- **INSTRUCTIONS TO FOLLOW**: Among the entries below, please repeat exactly and only the lines from the line containing "What OpenSCAD source" to the line containing "of the box.", both lines included.

- **RECORDS PROVIDED**:
·····

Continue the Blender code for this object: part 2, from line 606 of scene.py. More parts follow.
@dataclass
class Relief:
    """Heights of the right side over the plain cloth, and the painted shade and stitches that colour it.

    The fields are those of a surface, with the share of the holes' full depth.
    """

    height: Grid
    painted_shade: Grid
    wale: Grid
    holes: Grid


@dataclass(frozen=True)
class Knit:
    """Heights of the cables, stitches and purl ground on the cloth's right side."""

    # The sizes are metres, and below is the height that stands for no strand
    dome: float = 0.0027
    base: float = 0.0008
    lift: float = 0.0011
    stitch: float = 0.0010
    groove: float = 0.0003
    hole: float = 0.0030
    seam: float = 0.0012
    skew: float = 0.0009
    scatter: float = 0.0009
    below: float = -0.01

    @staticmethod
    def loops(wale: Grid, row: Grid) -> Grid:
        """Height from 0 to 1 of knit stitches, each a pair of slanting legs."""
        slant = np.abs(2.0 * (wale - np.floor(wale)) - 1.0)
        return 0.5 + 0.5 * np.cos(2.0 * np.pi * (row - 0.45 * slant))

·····

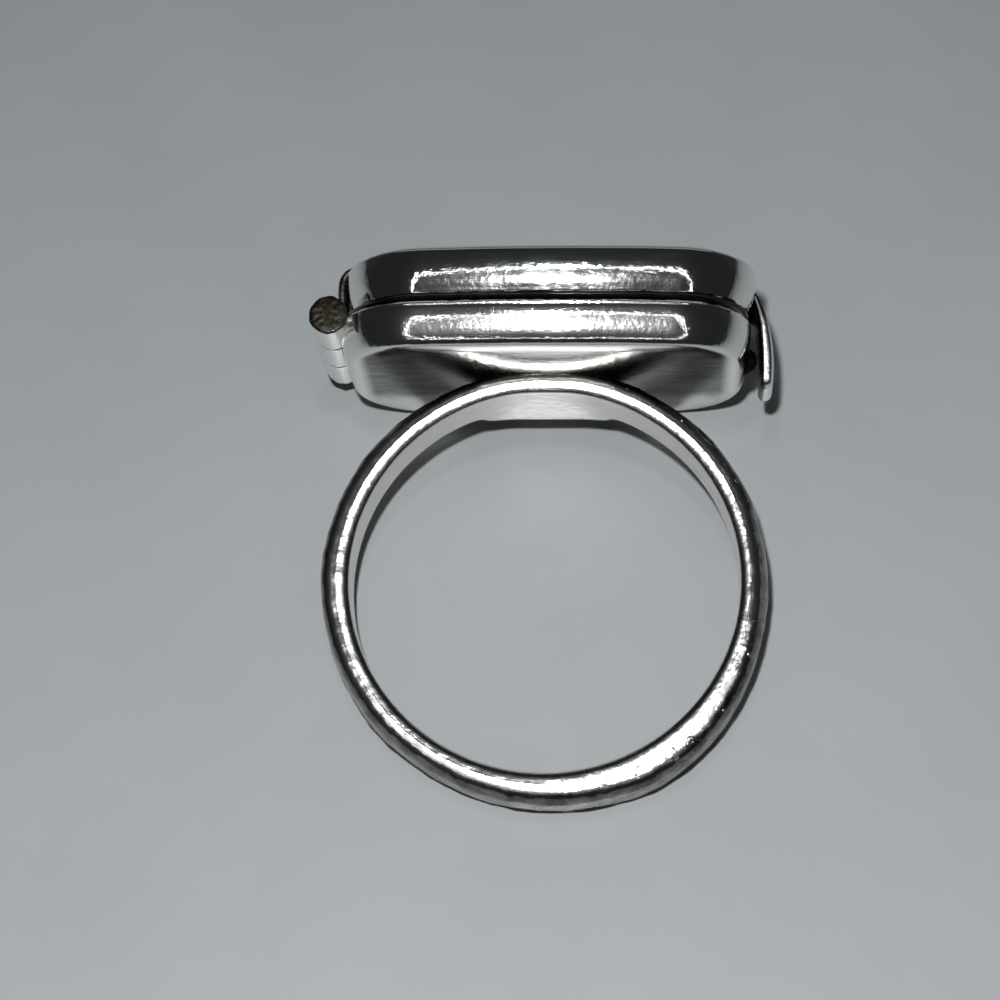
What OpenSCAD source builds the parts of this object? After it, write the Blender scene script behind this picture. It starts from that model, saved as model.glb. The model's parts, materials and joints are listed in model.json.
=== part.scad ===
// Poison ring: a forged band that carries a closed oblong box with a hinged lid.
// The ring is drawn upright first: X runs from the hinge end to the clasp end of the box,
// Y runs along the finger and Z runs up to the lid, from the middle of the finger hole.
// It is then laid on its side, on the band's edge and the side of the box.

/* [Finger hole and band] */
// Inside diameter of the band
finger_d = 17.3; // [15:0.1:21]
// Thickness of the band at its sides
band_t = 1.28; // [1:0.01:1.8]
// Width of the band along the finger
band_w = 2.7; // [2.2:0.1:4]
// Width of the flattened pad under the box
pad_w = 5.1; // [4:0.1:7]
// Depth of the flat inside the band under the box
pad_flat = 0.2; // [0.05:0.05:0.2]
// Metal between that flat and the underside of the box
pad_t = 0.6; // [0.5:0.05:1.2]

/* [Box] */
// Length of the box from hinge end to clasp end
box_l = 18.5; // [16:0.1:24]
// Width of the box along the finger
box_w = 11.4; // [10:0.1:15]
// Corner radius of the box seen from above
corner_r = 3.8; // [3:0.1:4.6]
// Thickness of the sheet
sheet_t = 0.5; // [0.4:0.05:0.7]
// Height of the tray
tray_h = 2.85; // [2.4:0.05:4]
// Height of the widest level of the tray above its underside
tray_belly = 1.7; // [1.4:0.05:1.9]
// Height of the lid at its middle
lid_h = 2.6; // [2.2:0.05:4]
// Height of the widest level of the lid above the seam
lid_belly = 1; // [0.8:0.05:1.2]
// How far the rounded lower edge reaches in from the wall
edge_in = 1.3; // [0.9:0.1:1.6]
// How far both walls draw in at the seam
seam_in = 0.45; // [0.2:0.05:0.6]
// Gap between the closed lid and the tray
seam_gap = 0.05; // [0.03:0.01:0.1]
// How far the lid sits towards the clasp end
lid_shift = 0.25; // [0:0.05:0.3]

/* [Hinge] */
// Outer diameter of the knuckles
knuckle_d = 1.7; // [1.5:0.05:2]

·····

- **SOLUTION FOR THIS TASK**:
What OpenSCAD source builds the parts of this object? After it, write the Blender scene script behind this picture. It starts from that model, saved as model.glb. The model's parts, materials and joints are listed in model.json.
=== part.scad ===
// Poison ring: a forged band that carries a closed oblong box with a hinged lid.
// The ring is drawn upright first: X runs from the hinge end to the clasp end of the box,
// Y runs along the finger and Z runs up to the lid, from the middle of the finger hole.
// It is then laid on its side, on the band's edge and the side of the box.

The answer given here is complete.